Thnx, i'll start with 2 then.
Also,i am thinking of another one.
Which is better Spiderman:WoS OR Shattered dimension if you've played both,mixed opinions everywhere!!:facepalm::facepalm:


----------



## Flight Sim Guy

I haven't played either. The two Batman games are the only super hero games I've played.


----------



## T_Rex

Price of Persia Sands of Time was a superb game. Your GF 210 should handle it ok.


----------



## gameboy1998

I Had the same GF210 on P4 System, I can understand your feeling.


----------



## hashim2105

ACIII would lag too much on this GPU. But FarCry 3 works fine with Med Shadows at 1024x768. I played it on my friend's PC and it was much better than the Ati Radeon HD 5450 and 6450.


----------



## hashim2105

mad4techsupport said:


> Thnx, i'll start with 2 then.
> Also,i am thinking of another one.
> Which is better Spiderman:WoS OR Shattered dimension if you've played both,mixed opinions everywhere!!:facepalm::facepalm:


SpiderMan Web of Shadows and Shattered Dimensions both play at 1024x768-1280x720 with Shadows.

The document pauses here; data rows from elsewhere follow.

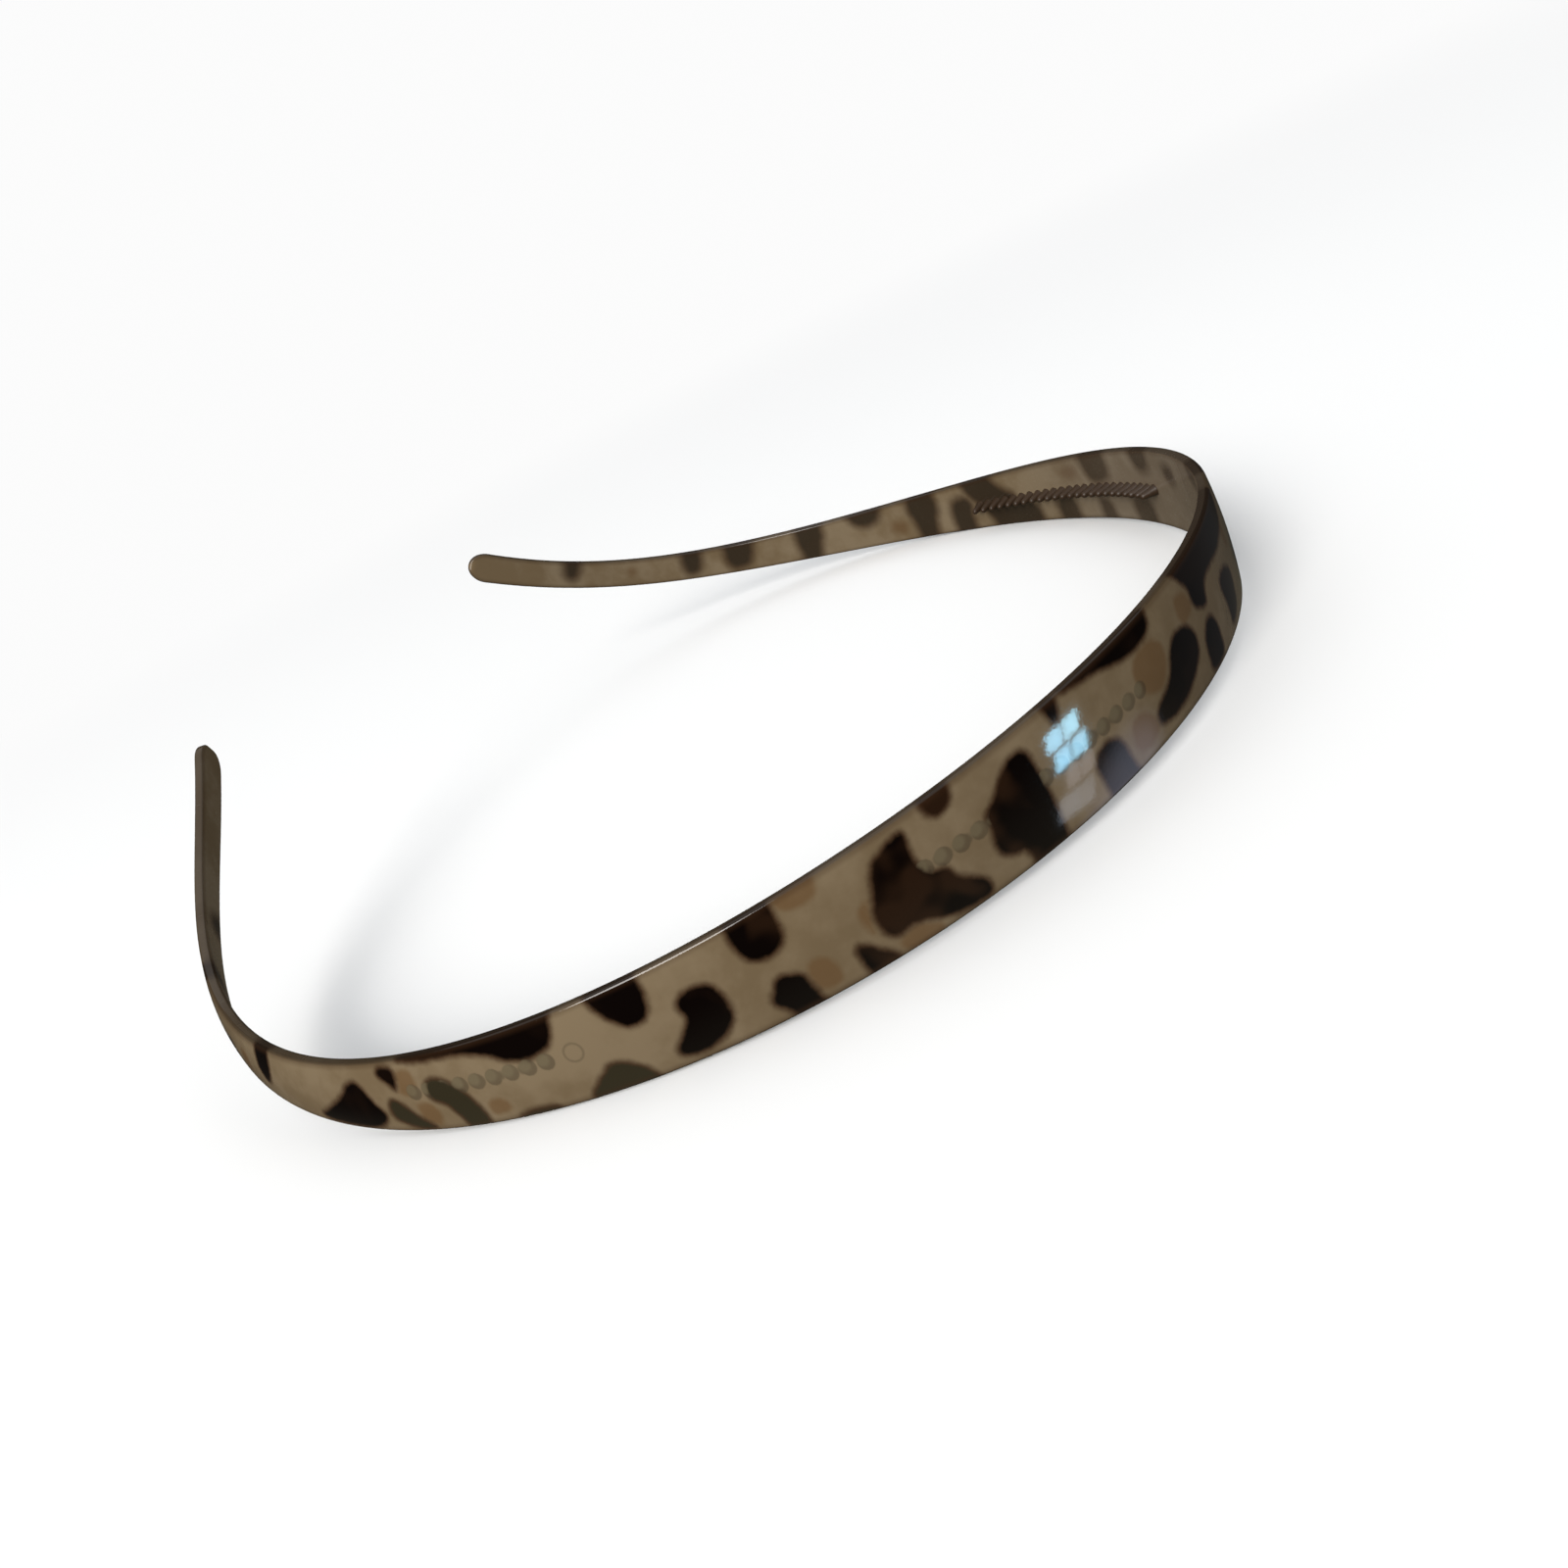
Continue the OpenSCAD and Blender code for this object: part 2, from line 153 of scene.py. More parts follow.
CROWN_AMBER: list[Outline] = [
    [(11.5, 1.3), (11.3, 4.8), (8.2, 4), (8, 2.2), (8.6, 1.4)],
    [(-10.5, 3), (-8.5, 4), (-8, 1), (-10.5, 0)],
]
RIGHT_DARK: list[Outline] = [
    [(12, -1), (15, 0.5), (18, -0.6), (18.5, -3.5), (14, -4.6)],
    [(20, 8), (20.5, 4.6), (23.5, 3.2), (27, 4), (28, 8)],
    [(27, -8), (28, -3.5), (31, -2.2), (33.5, -4), (34, -8)],
    [(36.6, 4), (38.5, 4.3), (40.3, 3.4), (39.6, 1.8), (37, 2)],
    [(44.8, 8), (45, 4), (47.2, 2.6), (49.6, 3.4), (50, 8)],
    [(49.3, -1.8), (53, -1.6), (55, -2.4), (54.8, -7), (49.8, -7)],
    [(57.6, 7), (58, 2.4), (60, 1), (64, 1), (64.5, 7)],
    [(61, -7), (61.4, -2.2), (64, -1.8), (64.8, -7)],
    [(70.2, -0.7), (74.6, -0.7), (75.2, -7), (70.8, -7)],
    [(79.5, -1.5), (83, -0.6), (86, -0.4), (86.8, -6), (80, -6)],
    [(88.5, 6), (94.4, 6), (93.3, 1.5), (91.2, -0.3), (90, -6), (85.2, -6), (84.8, -1), (83.4, 0.8),
     (86, 2)],
    [(94.4, 2), (97.4, 1.8), (98.8, -0.5), (99.4, -6), (95.6, -6), (95, -1.5), (93.9, 0.3)],
    [(101.3, 6), (106.2, 6), (107.6, 1.8), (107, -0.5), (107.3, -6), (104.4, -6), (103, -1), (101.2, 1.5)],
    [(112.8, 6), (121, 6), (119.5, 1.7), (117, 0.9), (114, 2)],
    [(126.2, 5), (131.6, 5), (131.6, 0.5), (131, -5), (128.8, -5), (127.4, -0.5), (126.5, 1.5)],
    [(140.2, 5), (146, 5), (146, 0.5), (145, -1.8), (142, -1.6), (141, 0.5)],
    [(150.9, 5), (154.1, 5), (154.2, 1), (153.4, -1.5), (151.5, -1.3), (150.8, 1)],
    [(172.7, 5), (175.4, 5), (175.2, 0.2), (174, -0.9), (173, 0.4)],
]
RIGHT_AMBER: list[Outline] = [
    [(66, 4), (69, 4.4), (71, 3), (69, 1.6), (66.4, 2)],
    [(108.5, 0), (112, 1), (113, -1.6), (110, -3)],
    [(162.4, 0.4), (163.4, 1.7), (164.8, 0.6), (164, -0.7), (162.8, -0.5)],
]


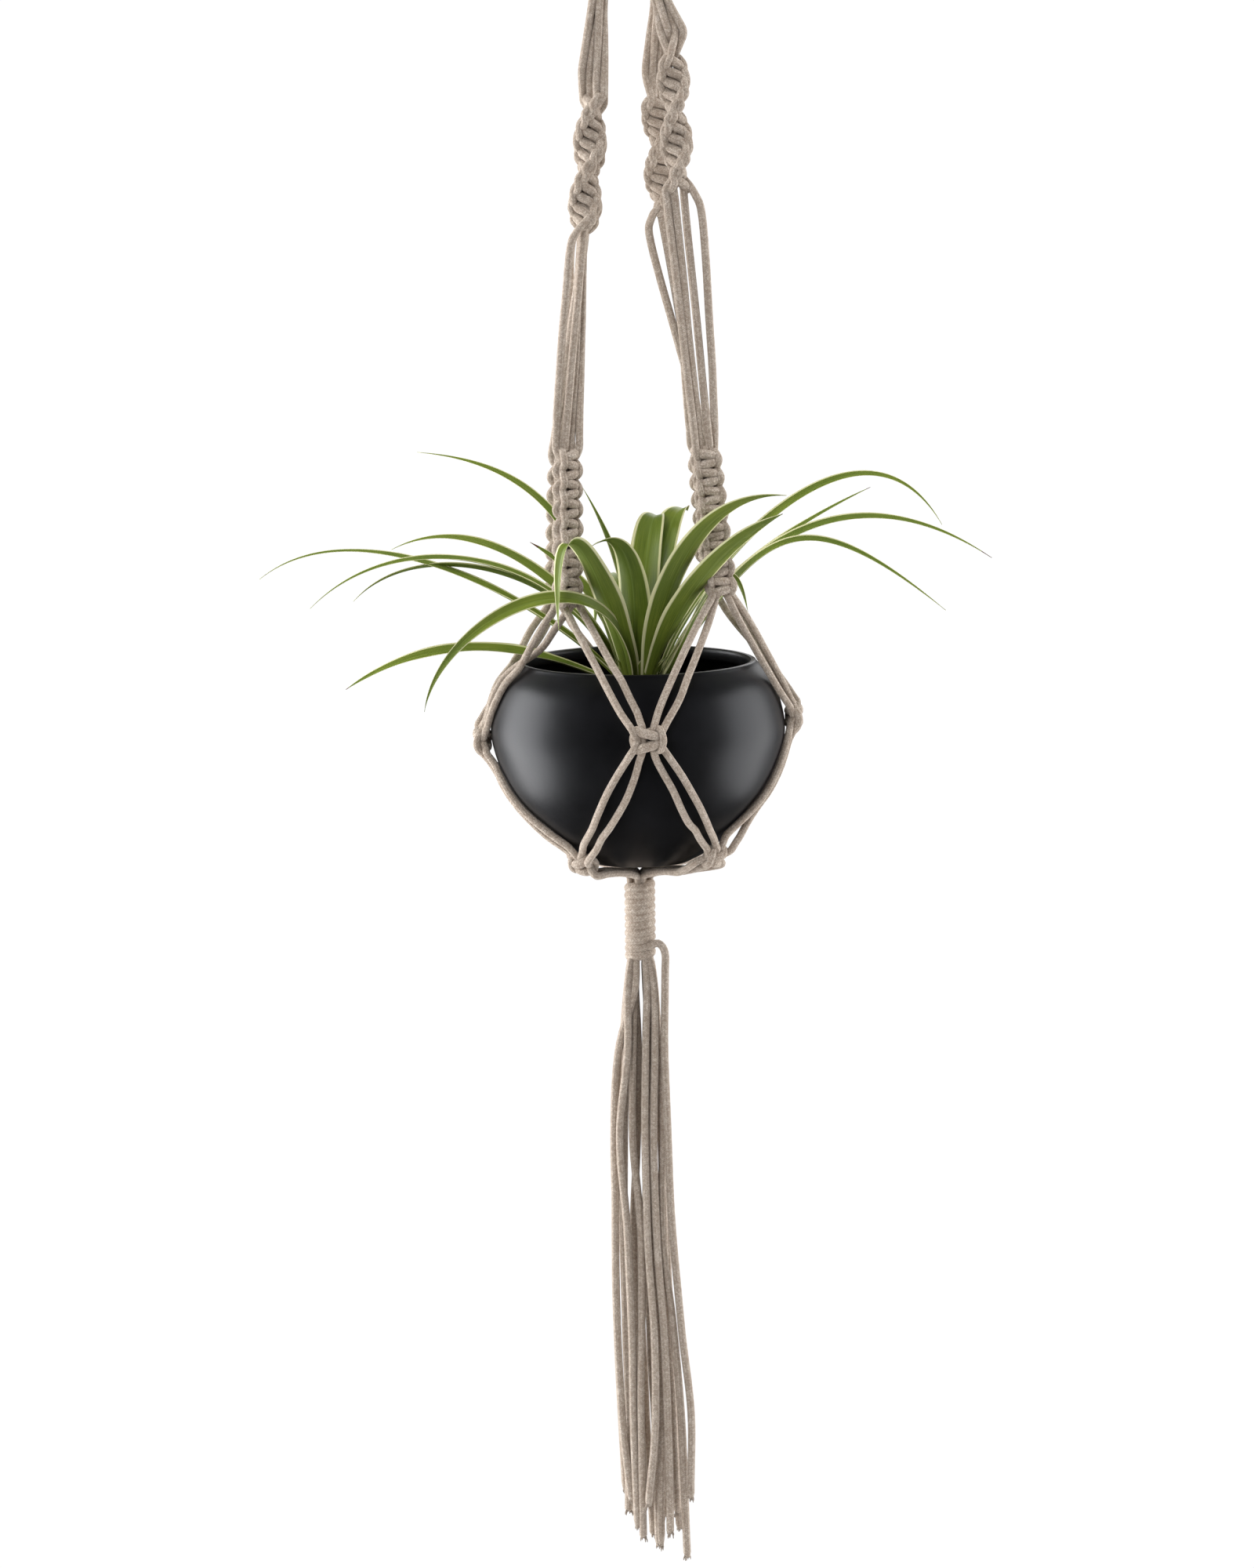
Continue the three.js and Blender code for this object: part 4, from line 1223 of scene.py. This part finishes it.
# ---- studio ----
def add_floor():
    """A pale round floor, low enough that the camera looks over it, so only its light reaches the picture."""
    sides, radius, z = 96, 1.6, CAD_BOX[0][2] - 0.55
    angles = [2 * math.pi * i / sides for i in range(sides)]
    corners = [(radius * math.cos(a), radius * math.sin(a), z) for a in angles]
    s = Shading("pale_floor")
    s.set(Base_Color=(0.86, 0.86, 0.86), Roughness=0.9)
    floor = new_object("floor", corners, [tuple(range(sides))], s.material)
    floor.visible_glossy = False


def add_light(name, place, size, power, target=(0, 0, -0.45), glossy=True):
    data = bpy.data.lights.new(name, "AREA")
    data.shape = "RECTANGLE"
    data.size, data.size_y = size
    data.energy = power
    light = bpy.data.objects.new(name, data)
    light.location = place
    light.rotation_euler = (Vector(target) - Vector(place)).to_track_quat("-Z", "Y").to_euler()
    light.visible_camera = False
    light.visible_glossy = glossy
    bpy.context.collection.objects.link(light)


def add_studio():
    """White to the camera and a dim fill for everything else, with a large soft light at each side."""
    world = bpy.data.worlds.new("studio")
    world.use_nodes = True
    nodes, links = world.node_tree.nodes, world.node_tree.links
    background = nodes["Background"]
    background.inputs["Color"].default_value = (1, 1, 1, 1)
    rays = nodes.new("ShaderNodeLightPath")
    strength = 0.03
    for kind, brighter in (("Is Camera Ray", 1.0), ("Is Diffuse Ray", 0.24)):
        added = nodes.new("ShaderNodeMath")
        added.operation = "MULTIPLY_ADD"
        links.new(rays.outputs[kind], added.inputs[0])
        added.inputs[1].default_value = brighter
        if isinstance(strength, float):
            added.inputs[2].default_value = strength
        else:
            links.new(strength, added.inputs[2])
        strength = added.outputs[0]
    links.new(strength, background.inputs["Strength"])
    bpy.context.scene.world = world
    bpy.context.scene.view_settings.view_transform = "Standard"
    add_light("left_softbox", (-1.4, 0.30, -0.55), (1.25, 2.0), 34)
    add_light("right_softbox", (1.4, 0.25, -0.55), (1.35, 2.0), 20)
    add_light("left_rim", (-1.5, 0.9, -0.3), (1.0, 2.0), 28, glossy=False)
    add_light("right_rim", (1.6, 0.8, -0.3), (1.0, 2.0), 24, glossy=False)
    add_light("front_fill", (-1.0, -2.4, 0.9), (0.8, 0.8), 34, glossy=False)
    add_light("top_light", (0.1, -0.3, 2.0), (1.2, 1.2), 26, glossy=False)
    add_light("back_fill", (0.5, 2.6, 0.8), (1.8, 1.8), 22)


# ---- making ----
add_camera()
cotton = cotton_material()
wrap_pieces = add_wrap(cotton)
add_tassel(cotton)
for piece in wrap_pieces:
    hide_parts("gathering_wrap")
arm_cords = {name: arm_routes(arm) for name, arm in ARMS.items()}
add_folded_cords(cotton, arm_cords)
add_harness_cords(cotton, base_routes(net_routes(arm_cords)))
add_ring(brass_material())
add_pot(glaze_material())
add_soil(soil_material())
leaf = leaf_material()
add_leaves(leaf)
add_crown(leaf)
add_studio()
add_floor()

Try it, it works cool.


----------



## kaushal512

You Can Try Following
Prince of Persia Forgotten Sands
Prototype
Batman Arkham City (On Lowest Settings)
Resident Evil 5
Far Cry 2
Nfs MW2 Low Settings

i Have Also Geforce 210 But 512Mb And Am Also Play gta iv @ Lowest Setings With 20 to 25 FPS.........


----------